Wednesday, August 29, 2012

Multitudes on Mondays

I'm a day or two late but won't ever come up short when it comes to pouring out my thanks.  The author of this new favorite blog of mine encourages "Multitudes on Mondays." And I'm thinking my participation is necessary.

For a long time now, I've kept a small notebook that, at the top of each page, I write, "What Was Good About Today." I keep a list for our family of the things of the day that were good. It was a practice I started in order to encourage a "Eucharisteo"-perspective to our life--granted I didn't call it that, then.  We often forget to write in it. The dates of the entries are staggered, skipping places  here and there; sometimes a day or two, sometimes a month or two.

Keeping up with rote tasks--even good rote tasks--is not my strong suit. But I recognize, admit the importance and the necessity.  A new beginning, then:





*A child I call mine--even if she is the only one I ever hear call me "Mama," I am blessed by her existence.

*A husband whom I cherish from the deepest part of my heart; who I'm learning to love properly--he can't fulfill me in ways that only God should.

*A place to call home--not just my house but a community; a church; a belonging.
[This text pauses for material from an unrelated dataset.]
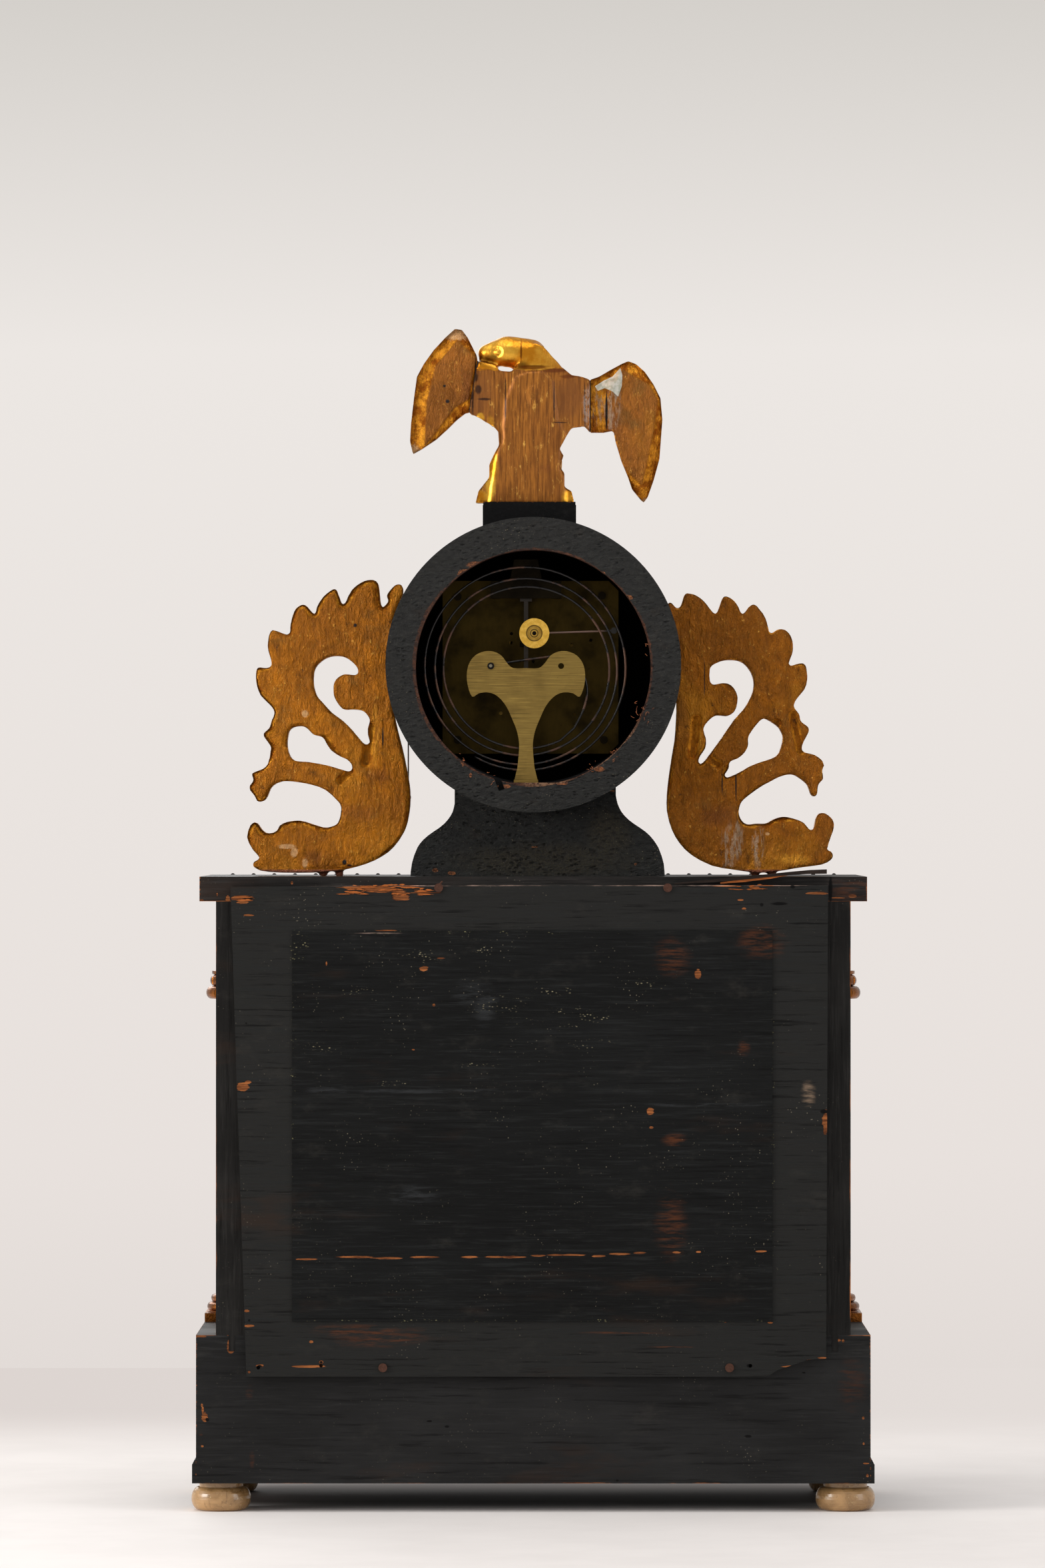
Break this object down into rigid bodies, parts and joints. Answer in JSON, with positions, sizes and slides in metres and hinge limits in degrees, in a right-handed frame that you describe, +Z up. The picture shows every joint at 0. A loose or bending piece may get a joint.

*A summer that has seemed too long, borne me down rough paths, overwhelmed me with expansive and routine-less monotony and frustration but has stirred in me deep, heart-longing desires that won't go away when the leaves of the trees begin to fall.

*Friends upon friends upon friends...far away friends who keep in touch, nearby friends who reach out--my life is fuller because of you.

*Opportunities to be thankful...when I can count them, I know I am blessed.  I find myself looking for them and I don't want to forget.

*Stirring reminders of what it looks like, sounds like, feels like to live my faith...what it means, truly means, to follow Christ.


Anticipating next Monday...

Thursday, August 23, 2012

The Practice of Habits

*Sigh*

That's the only way I could honestly begin this post.

I have been reading a blog I find so very inspiring.  The author of the blog penned a book which I find to be equally inspiring. In fact, it was her book that lead me to her app and subsequently, her blog. Funny how technology works. Today, she challenged her readers to share thoughts, stories, and ideas concerning, "The Practice of Habits." So here I am:





In a communications class during college, a professor used the text, Seven Habits of Highly Effective People as a supplement to our text book. I remember it being very interesting. The Seven Habits include: Be Proactive, Begin with the End in Mind, Put First Things First, Think Win-Win, Seek First to Understand then to be Understood, Synergize, and Sharpen the Saw.  Glancing at these habits, it is easy to see just how potent these could be when put into practice in all sorts of contexts.  And to consider habits in this way helps us understand their efficacy (or their harm). Granted my prof was using these to teach us about communication within organizations but they strike me as all-encompassing where habits are concerned.  Probably should've have kept that book...

So when it comes to keeping certain good habits, I would not refer to myself as Highly Effective.  I have such favorable intentions; such grand ideas about how new habits would benefit my heart, my mind, my physical self.  But somewhere around Think Win-Win, I falter, blunder, and trip myself up on none other than my own two feet. Oh, how that speaks volumes! Not even remembering what this book had to say about the 4th Habit of Highly Effective People, also known as "Think Win-Win," I can say without a doubt that this single Habit of a Highly Effective Person has everything to do with perspective, the power of positive thinking, all those things involving my mind being set on the task; the hinge, as it were, of success or failure; triumph or tragedy. And this place is where I can most of the time lay claim to my defeat.

I get caught in a trap of my own construction...I convince myself that it just won't happen; that is, cultivating this new matter of course; that I should just give up and start over again some other time when it will be easier, when I will be better prepared, when I feel like doing it more.  Weak arguments, all, because it will never be easy--most things worth doing just aren't. I will never be 100% prepared; at least not in the sense that I can foresee every.single.obstacle and shift myself around thusly. And there will be a part of me that won't feel like doing whatever it is sometime.

Dilemmas and conundrums.  I must vacate this awful cycle. It is destructive and even more than that, keeps me from perceiving just how valuable to my life, these good habits truly will be.

So I will start again soon. I will attempt to be proactive. Put first things first. Begin with the end in mind. I will pray for a change in my frame of mind as I round the bend of Habit #4.  I will pray to trust in the Lord with all my heart; I will pray to take every thought captive to make it obedient to Christ.  And I will hopefully let the Holy Spirit do the work of transforming me into someone who is highly effective--not just by society's standards but effective by the standards of the Kingdom.  Will I form habits?  I can't yet say but I am hoping, trusting, praying that God will change me in my attempts. And if practice makes perfect, perhaps I can get there after all.